Partirei dalla prima piacevole novità, i suoni di alcuni brani dell’album corrono incontro ad una forma meno spigolosa, sembrano anzi cercare delle linee sinuose che ondeggiano fino ad immergersi, fino a diventare liquido stesso. E questo è udibile sin dal brano d’apertura, “Vibration”, che unisce astratte vibrazioni tribali a sonorità che evocano la materia liquida mescolandosi agli strati elettrici ed alla voce che parla di musica spirituale, amore e pace.
“Truth” si occupa del cielo, ricreando il vociare di un temporale ed ancora l’acqua, qui sotto le sembianze di pioggia, mentre un ritmo secco e metallico segna un tempo robotico cadenzato con una regolarità che crea ipnosi. I brani sono mixati tra di loro, una soluzione che permette al flusso di suonare come un unico corpo, come un’esecuzione live sulla quale andar a sperimentare e che credo possa replicare la forma delle loro future esibizioni lasciando intendere quanto queste abbiano ampio margine per la creatività.
“Life” è un lavoro certosino sul ritmo e sull’atmosfera, la programmazione è impeccabile e questo incedere sporco e sotterraneo ben si sposa con l’estetica stessa del brano, una sorta di techno da “foresta nera”. “Path” prosegue sulla scia del precedente, lavorando ancora sul ritmo che man mano emerge e rende più distinti i suoni degli elementi percussivi.
“Circle” vede la prima delle collaborazioni presenti nell’album, saranno in tutto tre. Qui ad emergere è il lavoro di Edit Select che spinge sull’acceleratore con una techno pressurizzata dall’incantevole progressione ritmica. Lo spazio diventa saturo, la struttura a strati tesse maglie fittissime, in cuffia è da tachicardia, regalategli un buon impianto per impazzire del tutto.
“Death” è un brano ambient che entra con una tempistica perfetta per riprender fiato dopo l’attacco sonico del precedente brano, qui gli spazi tornano a dilatarsi, i tappeti sonori (seppur sporchi e mai del tutto rassicuranti) si dispiegano alla ricerca dell’orizzonte, sul finale un groviglio di suoni che emerge dalle profondità destandoci dal momentaneo relax per introdurci al secondo dei features, quello con King Cannibal che in “Transfer” affonda sciabolate metalliche che fendono il terreno cercando maligne profondità. Un brano violento che ricorda la portata emotiva dei primi Vex’d in un contesto glaciale a la Biosphere.
“Birth” è potenza elettrica, il suono ruvido del collage sonoro incontra rumoristica e bassi graffianti che si susseguono a folle velocità.

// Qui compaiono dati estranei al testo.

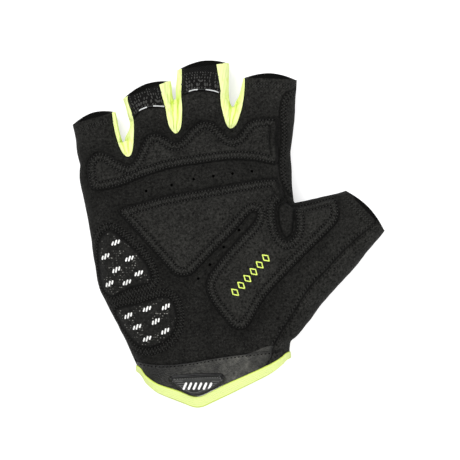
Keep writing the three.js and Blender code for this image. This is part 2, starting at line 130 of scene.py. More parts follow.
THUMB_ROWS = [
    (0.606, 0.548, 0.568, 0.235, 0.72, 0, 2.4),
    (0.650, 0.572, 0.640, 0.196, 0.93, 0, -0.4),
    (0.707, 0.586, 0.706, 0.196, 1.00, 0, -0.8),
    (0.786, 0.604, 0.805, 0.303, 0.99, 0, 0.3),
    (0.837, 0.615, 0.898, 0.398, 0.95, 0, 1.8),
    (0.874, 0.624, 0.999, 0.508, 0.90, 0, 3.0),
]
# Columns: across from -1 to 1, how far the palm hem dips, width of the binding.
HEM = [
    (-1.00, 0.0, 3.0),
    (-0.84, 7.4, 4.0),
    (-0.70, 10.1, 4.4),
    (-0.49, 12.9, 5.1),
    (-0.25, 17.2, 5.1),
    (0.145, 11.8, 5.4),
    (0.74, 4.8, 4.3),
    (1.00, 0.0, 3.0),
]

# %% [markdown]
# A limb is a loft: closed sections one after another, joined into a skin. Each section is
# a circle whose points are moved to a rounded, flattened oval. Rows between the measured
# ones come from a smooth curve through them, so that no ridge shows.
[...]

“Unbroken Continuity” torna ad immergersi nelle acque “disegnando” un meraviglioso scenario subacqueo che permette alla mente di abbandonarsi totalmente al moto delle onde. “Experience” è l’ultimo dei feature in cartello, segnatevi il nome di Fabio Perletta (qui sotto pseudonimo Øe) perchè ci torneremo su presto, il brano emerge dall’acqua senza però prenderne le distanze, lasciando anzi l’ondeggiante mood sullo sfondo mentre in primo piano il lavoro è concentrato sulla lavorazione di micro suoni che erigono una barriera sonora scientifica quanto preziosa, che nella successiva “Existence” muta in una techno sciamanica che di nuovo si fa largo col macete tra la fitta vegetazione.

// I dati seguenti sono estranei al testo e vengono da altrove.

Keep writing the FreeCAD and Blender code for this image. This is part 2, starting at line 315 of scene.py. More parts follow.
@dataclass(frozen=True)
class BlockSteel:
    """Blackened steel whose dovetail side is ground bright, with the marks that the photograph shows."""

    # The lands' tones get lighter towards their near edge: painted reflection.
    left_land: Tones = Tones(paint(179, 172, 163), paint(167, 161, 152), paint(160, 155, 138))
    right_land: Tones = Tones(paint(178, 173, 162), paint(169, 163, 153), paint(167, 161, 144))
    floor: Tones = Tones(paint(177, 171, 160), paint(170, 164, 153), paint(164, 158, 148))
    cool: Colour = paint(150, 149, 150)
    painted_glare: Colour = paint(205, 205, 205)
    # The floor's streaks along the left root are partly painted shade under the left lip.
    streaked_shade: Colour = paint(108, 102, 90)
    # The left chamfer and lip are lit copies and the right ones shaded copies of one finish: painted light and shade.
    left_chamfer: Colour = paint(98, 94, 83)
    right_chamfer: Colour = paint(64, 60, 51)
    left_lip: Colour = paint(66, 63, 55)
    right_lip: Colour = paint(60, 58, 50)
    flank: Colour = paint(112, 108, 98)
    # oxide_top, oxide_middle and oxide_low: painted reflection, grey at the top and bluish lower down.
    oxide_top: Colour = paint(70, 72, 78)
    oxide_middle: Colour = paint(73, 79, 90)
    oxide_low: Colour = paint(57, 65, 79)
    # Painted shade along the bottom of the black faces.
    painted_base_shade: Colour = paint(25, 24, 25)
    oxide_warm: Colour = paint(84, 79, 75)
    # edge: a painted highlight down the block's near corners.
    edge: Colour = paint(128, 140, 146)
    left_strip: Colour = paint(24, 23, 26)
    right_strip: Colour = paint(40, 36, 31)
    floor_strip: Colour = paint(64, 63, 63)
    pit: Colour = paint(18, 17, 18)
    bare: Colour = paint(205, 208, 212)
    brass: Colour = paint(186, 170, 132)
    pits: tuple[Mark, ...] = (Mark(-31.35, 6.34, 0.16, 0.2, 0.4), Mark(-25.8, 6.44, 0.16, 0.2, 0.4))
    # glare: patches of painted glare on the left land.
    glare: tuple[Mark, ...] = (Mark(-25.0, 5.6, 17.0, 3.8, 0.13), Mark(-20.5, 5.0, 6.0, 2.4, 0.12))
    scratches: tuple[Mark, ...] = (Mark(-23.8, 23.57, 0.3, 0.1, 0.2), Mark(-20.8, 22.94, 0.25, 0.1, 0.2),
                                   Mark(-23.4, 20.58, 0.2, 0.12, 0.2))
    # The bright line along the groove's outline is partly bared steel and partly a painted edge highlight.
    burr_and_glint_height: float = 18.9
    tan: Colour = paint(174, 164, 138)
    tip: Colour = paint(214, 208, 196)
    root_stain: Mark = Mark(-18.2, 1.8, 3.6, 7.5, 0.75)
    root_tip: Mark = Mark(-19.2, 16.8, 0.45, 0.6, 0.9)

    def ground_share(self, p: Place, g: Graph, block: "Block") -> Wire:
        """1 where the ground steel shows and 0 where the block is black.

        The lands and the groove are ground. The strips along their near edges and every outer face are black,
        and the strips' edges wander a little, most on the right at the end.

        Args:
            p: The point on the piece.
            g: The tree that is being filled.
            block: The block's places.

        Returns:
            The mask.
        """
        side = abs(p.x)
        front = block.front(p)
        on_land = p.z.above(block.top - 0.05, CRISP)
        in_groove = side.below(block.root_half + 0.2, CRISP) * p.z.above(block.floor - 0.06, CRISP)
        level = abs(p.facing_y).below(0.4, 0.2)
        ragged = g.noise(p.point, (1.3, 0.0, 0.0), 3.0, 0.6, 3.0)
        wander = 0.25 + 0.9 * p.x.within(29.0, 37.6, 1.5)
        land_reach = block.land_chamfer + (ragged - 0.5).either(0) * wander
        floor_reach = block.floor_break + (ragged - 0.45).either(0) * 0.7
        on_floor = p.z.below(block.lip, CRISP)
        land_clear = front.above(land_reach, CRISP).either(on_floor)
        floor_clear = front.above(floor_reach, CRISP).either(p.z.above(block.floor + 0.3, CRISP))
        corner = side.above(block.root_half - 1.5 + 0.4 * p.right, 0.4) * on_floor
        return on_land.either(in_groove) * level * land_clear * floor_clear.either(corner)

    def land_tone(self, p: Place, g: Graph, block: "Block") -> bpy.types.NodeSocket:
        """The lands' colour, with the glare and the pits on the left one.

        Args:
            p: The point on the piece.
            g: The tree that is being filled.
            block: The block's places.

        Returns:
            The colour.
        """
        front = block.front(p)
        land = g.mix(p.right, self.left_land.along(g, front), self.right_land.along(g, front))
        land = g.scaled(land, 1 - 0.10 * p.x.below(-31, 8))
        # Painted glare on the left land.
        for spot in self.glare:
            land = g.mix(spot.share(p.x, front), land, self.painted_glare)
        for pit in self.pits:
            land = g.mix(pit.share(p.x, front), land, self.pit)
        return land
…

“Iridescent Fragment” sprigiona calore attraverso un brano ambient dai connotati struggenti e pieni d’emotività, che si esprime attraverso poche, infinite note, ed attraverso un crescendo di synth che evocano memorie new age liberando gli artisti stessi dal peso emotivo e dalla tensione di un album così complesso ed elaborato, un disco destinato a segnare questo nuovo anno.